While working on the series, Sherman also borrowed books on film from friends, and would later mention Michelangelo Antonioni as one of the directors whose work stood out. His influence can be seen on a number of stills, especially those which are evocative of shots from his informal trilogy about modern alienation, 1960’s L’avventura (which 1979’s Untitled Film Still #48 is reminiscent of), 1961’s La notte (Untitled Film Still #16, 1978) and 1962’s L’eclisse (Untitled Film Still #63, 1980). Each film features Monica Vitti playing a key role; like Sherman in the stills, Vitti also alternated between her natural blonde hair (in L’avventura and L’eclisse) and a short dark wig (in La notte).

Like Sherman’s film stills, Antonioni’s trilogy focused on women experiencing loneliness and disconnection in uncomfortable environments. However, in contrast to Antonioni’s films, in which Vitti’s characters are explored partly through relationships with men, Sherman’s women are shown on their own terms, isolated but independent.

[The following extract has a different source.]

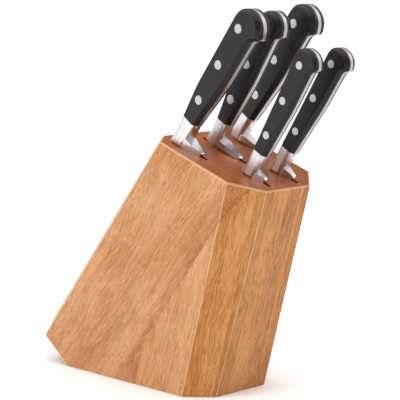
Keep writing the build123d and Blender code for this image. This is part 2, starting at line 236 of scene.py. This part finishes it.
def edge_mask(g, normal):
    """0 on the flats of the block, 1 on the rounding between them."""
    nearest = g.dot(normal, FLATS[0])
    for flat in FLATS[1:]:
        nearest = g.math("MAXIMUM", nearest, g.dot(normal, flat))
    return g.span(nearest, 0.999, 0.955)


def slot_shade_mask(g, normal, sideways, inward):
    """1 on the faces that look into a slot, the strips' ends or the boards' inner sides, where
    the slot's painted shade goes.
    """
    if inward:
        return g.span(g.dot(normal, Vector((0, inward, 0))), 0.70, 0.72)
    skin = cad_box[1].x
    inner = g.span(g.math("ABSOLUTE", g.dot(g.place(), X_AXIS)), skin - 0.0005, skin - 0.0010)
    return g.math("MULTIPLY", g.span(sideways, 0.97, 0.99), inner)


def fibres(g, lean, seed):
    """Places with Z along the fibres: straight ones, and ones that wander a little."""
    straight = g.place(lean, (seed, seed * 0.7, seed * 1.3))
    stray = g.noise_node(straight, *WANDER).outputs["Color"]
    reach = (FIBRE_WANDER, FIBRE_WANDER, 0)
    return straight, g.vector_math("MULTIPLY_ADD", stray, reach, straight).outputs["Vector"]


def joint_figure(g, colour, plank):
    """Darkens a side plank, "rear" or "front", along the glue joint that bounds it."""
    place = g.place()
    cloud = g.noise(place, *CLOUD)
    behind = square_to(PLANK_JOINT_LEAN)
    from_joint = g.math("SUBTRACT", g.dot(place, behind), PLANK_JOINT_FOOT * behind.y)
    if plank == "rear":
        band = g.math("MULTIPLY", g.span(from_joint, BAND_WIDTH, 0), g.span(cloud, 0.30, 0.62))
        colour = g.stain(g.math("MULTIPLY", band, 0.75), colour, BAND_SHADE)
    else:
        # The figure on the front plank is a wedge between the joint and one of its fibres.
        across = square_to(FRONT_GRAIN)
        tip_y = PLANK_JOINT_FOOT - WEDGE_TOP * math.tan(PLANK_JOINT_LEAN)
        tip = Vector((0, tip_y, WEDGE_TOP))
        from_fibre = g.math("SUBTRACT", g.dot(place, across), tip.dot(across))
        wedge = g.span(from_fibre, -0.001, 0.002)
        wedge = g.math("MULTIPLY", wedge, g.span(cloud, 0.22, 0.55))
        colour = g.stain(g.math("MULTIPLY", wedge, 0.9), colour, WEDGE_SHADE)
    line = g.span(g.math("ABSOLUTE", from_joint), LINE_HALF_WIDTH, 0.0001)
    line = g.math("MULTIPLY", line, g.span(cloud, 0.34, 0.60))
    return g.stain(g.math("MULTIPLY", line, 0.8), colour, LINE_SHADE)


def figure_colour(g, layers, sharp, tint):
    """Colour of the growth figure, from layers of noise and their weights."""
    figure = 0.0
    for layer, weight in layers:
        figure = g.math("MULTIPLY_ADD", g.math("SUBTRACT", layer, 0.5), weight, figure)
    tone = g.math("MULTIPLY_ADD", figure, g.math("MULTIPLY_ADD", sharp, 0.5, 1.0), 0.5)
    middle = [c * tint for c in WOOD]
    dark = [c * share for c, share in zip(middle, DARK_FIGURE)]
    light = [c * share for c, share in zip(middle, LIGHT_FIGURE)]
    return g.ramp(tone, [(0.2, dark), (0.5, middle), (0.8, light)])


def wood(name, lean, tint, seed, plank=None, inward=0):
    """Varnished hardwood whose fibres lean forward from upright by an angle.

    A side plank is "rear" or "front". A strip's inward is 1 if its slot is behind it
    and -1 if its slot is in front.
    """
    g = Look(name)
    straight, grain = fibres(g, lean, seed)
    normal = g.new("ShaderNodeNewGeometry").outputs["Normal"]
    sideways = g.math("ABSOLUTE", g.dot(normal, X_AXIS))
    endwise = g.span(g.math("ABSOLUTE", g.dot(normal, leaning(lean))), 0.12, 0.95)
    # The front and back cut the growth rings edge on, and show them more sharply.
    sharp = g.span(sideways, 0.95, 0.70)

    broad, streak, fine = (g.noise(grain, *layer) for layer in (BROAD, STREAK, FINE))
    patch = g.noise(straight, *PATCH)
    layers = ((broad, 0.8), (streak, 0.6), (fine, 2.1), (patch, 1.0))
    colour = g.stain(sharp, figure_colour(g, layers, sharp, tint), EDGE_CUT)

    pores = g.math("MULTIPLY_ADD", g.noise(grain, *PORE_GATE), 0.45, g.noise(grain, *PORES))
    pores = g.math("MULTIPLY", g.span(pores, 0.78, 0.92), g.math("SUBTRACT", 1.0, endwise))
    colour = g.mix(g.math("MULTIPLY", pores, 0.45), colour, PORE)
    # end-grain darkening, partly painted shade on the top face
    colour = g.stain(endwise, colour, END_GRAIN_AND_TOP_SHADE)
    if plank:
        colour = joint_figure(g, colour, plank)
    # painted highlight on the rounded edges of the block
    colour = g.mix(g.math("MULTIPLY", edge_mask(g, normal), 0.5), colour, PAINTED_EDGE_HIGHLIGHT)
    # painted shade inside the slots
    colour = g.mix(slot_shade_mask(g, normal, sideways, inward), colour, SLOT_PAINTED_SHADE)

    height = g.math("MULTIPLY_ADD", pores, -1.0, g.math("MULTIPLY", fine, 0.5))
    g.set(
        Base_Color=colour,
        Roughness=g.vary(streak, 0.42, 0.10),
        Normal=g.bump(height, 0.22, 0.0003),
        Coat_Weight=0.12,
        Coat_Roughness=0.22,
        Coat_IOR=1.45,
        Specular_IOR_Level=0.15,
    )
    return g.material


# ---------------------------------------------------------------- steel and plastic

BLADE_STEEL = (0.69, 0.68, 0.685)
TANG_EDGE_AND_REFLECTION = (0.70, 0.66, 0.63)  # the ground edge of the tang is coarser and duller; its darker, warmer colour is partly a painted reflection of the wood
TANG_BLEND = 0.0005  # half the length over which the finish changes
RIVET_STEEL = (0.50, 0.485, 0.48)
SCALE_DARK = (0.0070, 0.0062, 0.0075)
SCALE_LIGHT = (0.0125, 0.0110, 0.0125)

GROUND = (900, 40, 2200)  # divisions per metre; the grinding lines run across the blade
POLISHED = (900, 900, 900)


def steel(name, colour, rough, lean, lines, strength, tang_from=None):
    """Satin steel, its grinding lines set by how finely each direction is divided.

    Past tang_from, measured along the handle, it is the dull ground edge of a tang, darkened and
    warmed by a painted reflection of the wood.
    """
    g = Look(name)
    place = g.place(lean)
    scratch = g.noise(place, lines, 3, 0.7)
    cloud = g.noise(place, (40, 40, 40))
    shade = g.mix(cloud, [c * 0.93 for c in colour], colour)
    roughness = g.vary(scratch, rough, 0.07)
    if tang_from is not None:
        along = g.dot(g.place(), leaning(lean))
        tang = g.span(along, tang_from - TANG_BLEND, tang_from + TANG_BLEND)
        # painted reflection: the tang's colour is darkened and warmed as if it mirrored the wood
        shade = g.stain(tang, shade, TANG_EDGE_AND_REFLECTION)
        roughness = g.math("MULTIPLY_ADD", tang, 0.12, roughness)
    g.set(
        Base_Color=shade,
        Metallic=1.0,
        Roughness=roughness,
        Normal=g.bump(scratch, strength, 0.0002),
    )
    return g.material


def moulded(name, lean):
    """Black acetal scales, fine moulded texture with a slight satin."""
    g = Look(name)
    place = g.place(lean)
    grit = g.noise(place, (2600, 2600, 2600))
    cloud = g.noise(place, (60, 60, 25), 3)
    g.set(
        Base_Color=g.mix(cloud, SCALE_DARK, SCALE_LIGHT),
        Roughness=g.vary(cloud, 0.36, 0.06),
        Specular_IOR_Level=0.27,
        Normal=g.bump(grit, 0.10, 0.0002),
    )
    return g.material


# ---------------------------------------------------------------- dressing


def assign(node, material):
    mesh = frame["nodes"][node].data
    mesh.materials.clear()
    mesh.materials.append(material)


def dress_block():
    looks = {
        "side_board_rear": wood("wood_side_rear", REAR_GRAIN, 1.0, 0.0, plank="rear"),
        "side_board_front": wood("wood_side_front", FRONT_GRAIN, 1.04, 0.37, plank="front"),
        "front_strip": wood("wood_strip_front", FRONT_GRAIN, 1.04, 0.80, inward=1),
        "rear_strip": wood("wood_strip_rear", FRONT_GRAIN, 0.92, 0.99, inward=-1),
    }
    for i, tint in enumerate((0.96, 1.04, 0.92, 1.0)):
        core = wood(f"wood_core_{i}", FRONT_GRAIN, tint, 0.61 + 0.19 * i)
        looks[f"inner_board_{i + 1}"] = core
    for node in filter(wooden, frame["nodes"]):
        for part, material in looks.items():
            if part in node:
                assign(node, material)


def dress_knives():
    for joint in frame["joints"]:
        knife, axis = joint["child"], Vector(joint["axis"])
        lean = math.atan2(-axis.y, axis.z)
        scale = frame["nodes"][f"{knife}_left_scale"].data
        tang_from = min(vertex.co.dot(axis) for vertex in scale.vertices)
        blade = steel(f"{knife}_steel", BLADE_STEEL, 0.29, lean, GROUND, 0.10, tang_from)
        rivet = steel(f"{knife}_rivet_steel", RIVET_STEEL, 0.32, lean, POLISHED, 0.08)
        black = moulded(f"{knife}_scale_plastic", lean)
        assign(f"{knife}_blade", blade)
        assign(f"{knife}_rivets", rivet)
        assign(f"{knife}_left_scale", black)
        assign(f"{knife}_right_scale", black)


# ---------------------------------------------------------------- studio

CAMERA_AZIMUTH, CAMERA_ELEVATION = math.radians(-44.5), math.radians(8.41)
CAMERA_PLACE = (-0.8991, -0.9473, 0.3340)
CAMERA_LENS, CAMERA_SENSOR = 149.94, 36  # millimetres
HORIZON = 1.10  # brightness of the white band around the horizon
ROOM = 0.50  # brightness of the room between the horizon and the ceiling
DARK_SIDE = 0.30  # brightness of the unlit room behind the camera
CEILING = 2.10  # brightness of the softbox that fills the ceiling
FLOOR_REACH = 40.0
LIT_POINT = (0, -0.02, 0.13)  # what the lamps face, near the object's middle


def floor_material():
    g = Look("studio_floor")
    cloud = g.noise(g.place(), (3, 3, 3))
    g.set(Base_Color=g.mix(cloud, (0.93, 0.93, 0.93), (0.95, 0.95, 0.95)), Roughness=0.9)
    return g.material


def add_floor():
    mesh = bpy.data.meshes.new("studio_floor")
    turns = ((-1, -1), (1, -1), (1, 1), (-1, 1))
    corners = [(x * FLOOR_REACH, y * FLOOR_REACH, 0) for x, y in turns]
    mesh.from_pydata(corners, [], [(0, 1, 2, 3)])
    floor = bpy.data.objects.new("studio_floor", mesh)
    mesh.materials.append(floor_material())
    scene.collection.objects.link(floor)


def add_area(name, location, size, power):
    light = bpy.data.lights.new(name, "AREA")
    light.shape = "RECTANGLE"
    light.size, light.size_y = size
    light.energy = power
    lamp = bpy.data.objects.new(name, light)
    lamp.location = location
    towards = Vector(LIT_POINT) - Vector(location)
    lamp.rotation_euler = towards.to_track_quat("-Z", "Y").to_euler()
    scene.collection.objects.link(lamp)


def add_world():
    """White round the horizon but for the camera's side, with a softbox overhead."""
    world = bpy.data.worlds.new("studio")
    world.use_nodes = True
    g = Graph(world.node_tree)
    facing = g.new("ShaderNodeTexCoord").outputs["Generated"]
    rise = g.dot(facing, Z_AXIS)
    camera_side = Vector((math.sin(CAMERA_AZIMUTH), -math.cos(CAMERA_AZIMUTH), 0))
    band = g.span(g.math("ABSOLUTE", rise), 0.24, 0.10)
    light = g.math("MULTIPLY_ADD", band, HORIZON - ROOM, ROOM)
    dim = g.span(g.dot(facing, camera_side), 0.35, 0.90)
    lit = g.math("SUBTRACT", 1.0, dim)
    light = g.math("ADD", g.math("MULTIPLY", light, lit), g.math("MULTIPLY", dim, DARK_SIDE))
    light = g.math("MULTIPLY_ADD", g.span(rise, 0.60, 0.85), CEILING - ROOM, light)
    g.fill(g.tree.nodes["Background"], Color=(1, 1, 1), Strength=light)
    scene.world = world


def add_camera():
    level = math.cos(CAMERA_ELEVATION)
    away = (math.sin(CAMERA_AZIMUTH) * level, -math.cos(CAMERA_AZIMUTH) * level)
    back = Vector((*away, math.sin(CAMERA_ELEVATION)))
    right = Vector((math.cos(CAMERA_AZIMUTH), math.sin(CAMERA_AZIMUTH), 0))
    turn = Matrix((right, back.cross(right), back)).transposed().to_4x4()
    data = bpy.data.cameras.new("camera")
    data.lens, data.sensor_width = CAMERA_LENS, CAMERA_SENSOR
    camera = bpy.data.objects.new("camera", data)
    camera.matrix_world = Matrix.Translation(CAMERA_PLACE) @ turn
    scene.collection.objects.link(camera)
    scene.camera = camera


dress_block()
dress_knives()
add_floor()
add_world()
add_camera()
add_area("key", (-1.8, 0.5, 1.0), (1.4, 1.2), 17)
add_area("fill", (1.6, -0.9, 1.2), (1.2, 1.2), 8)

Sherman would conclude the Untitled Film Stills in 1980 but would continue to reference cinema in her work, and later direct a feature film of her own, 1997’s Office Killer. But the impact of single shots in relation to cinema would stay with her. In 2012, to accompany a MoMA retrospective of her work, she curated a selection of films which had been influential on her practice, including Maya Deren’s Meshes of the Afternoon (1943), which Sherman described as “images strung together for the viewer to decipher”. She remains as aware as ever of the power of the individual image to conjure up an entire world in the mind of each viewer who sees it.